With Magwitch dead and Herbert gone, Pip is at loose ends. He spends days lying around the Temple, and after one particularly bad night of sleep, wakes to the knocking of creditors at his door. He's arrested, they say, for an unpaid debt.

Just before they can drag Pip off, he faints, and then falls into a bad period of sickness. In his delirium, he thinks he sees Joe everywhere, and eventually realizes he does see Joe--his old friend has come to London to nurse him through his illness. Things between Joe and Pip feel like the good old times again, except that Joe has learned how to write, at Biddy's teaching, in the years since Pip last saw him. Joe tells Pip that Miss Havisham has died, and that Matthew Pocket was left a good inheritance, all on Pip's good recommendation. The sniveling little relatives, furthermore, were barely given any money for all their years of sucking-up. Orlick was caught robbing Pumblechook's house, and is now in jail.

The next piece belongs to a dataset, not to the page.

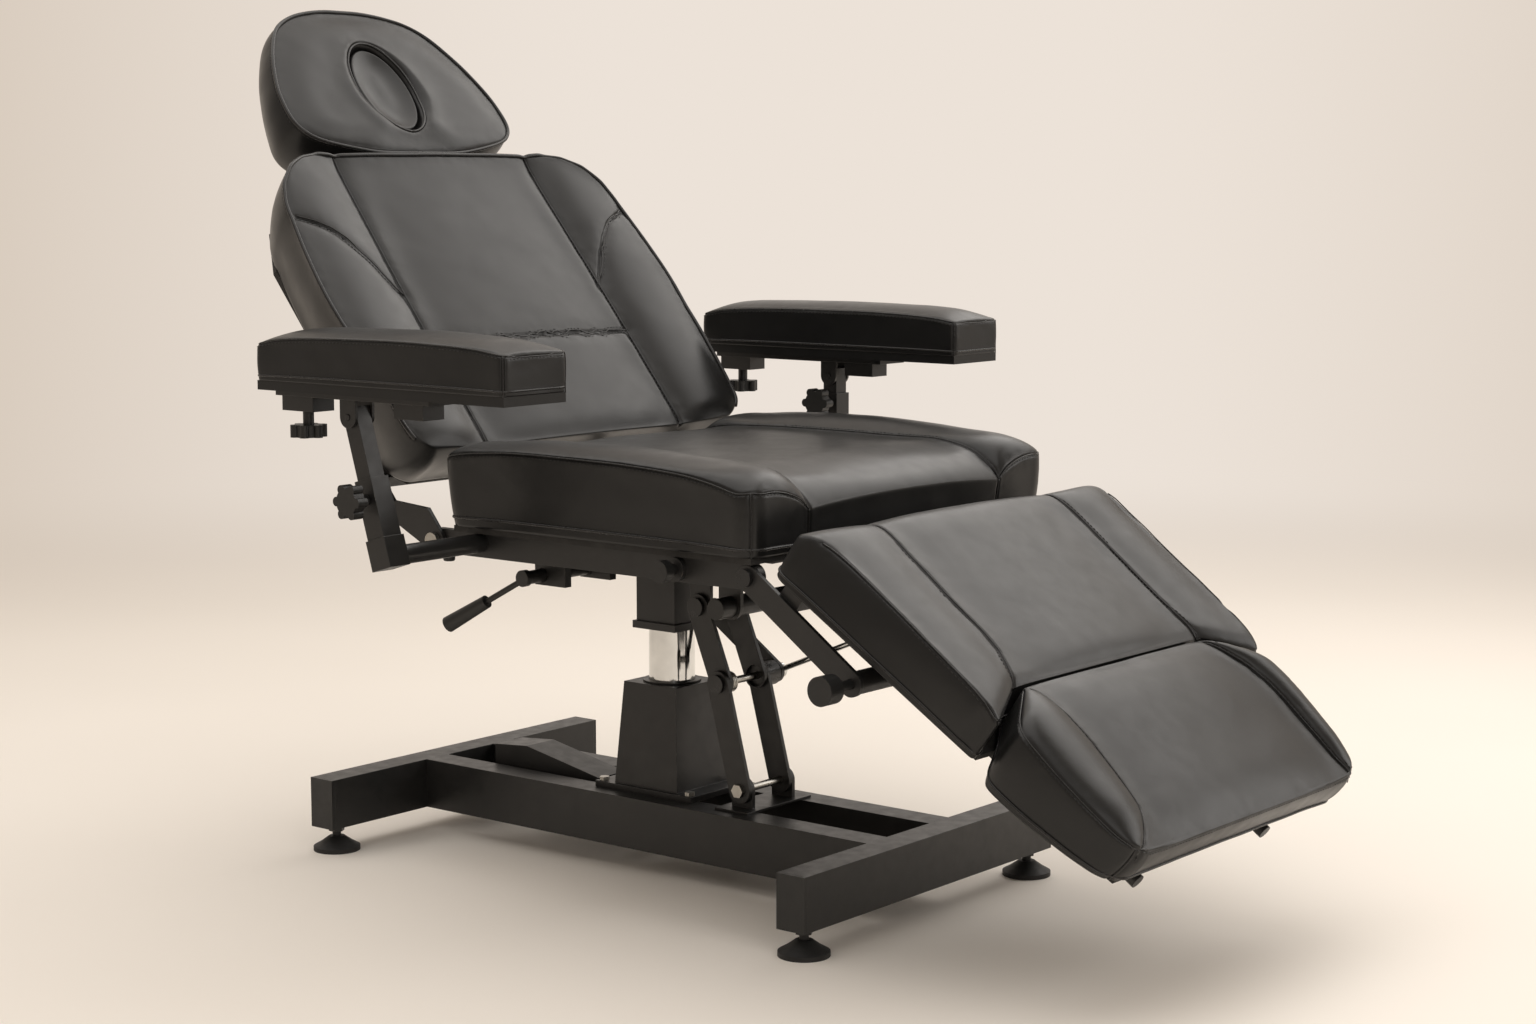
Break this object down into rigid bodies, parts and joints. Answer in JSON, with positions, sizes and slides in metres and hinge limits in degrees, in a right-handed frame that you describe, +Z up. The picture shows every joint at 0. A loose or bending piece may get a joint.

Things are great between Joe and Pip, until Pip begins to recover. It seems like Joe is at his best with Pip when he can take care of him. Pip wants the old times back, and resolves to tell Joe this. But on the morning he's about to do this, he finds Joe has departed, leaving a note that says he wishes to intrude no more, though he considers them "ever the best of friends." Also enclosed in the letter is a creditor's receipt--Joe has paid off all of Pip's debts.

Pip doesn't want things to end like this and decides he'll leave as soon as he can for the marshes. He wants his simple life back, and he's ready to go work in the forge again. And he's also ready to ask Biddy to be his wife.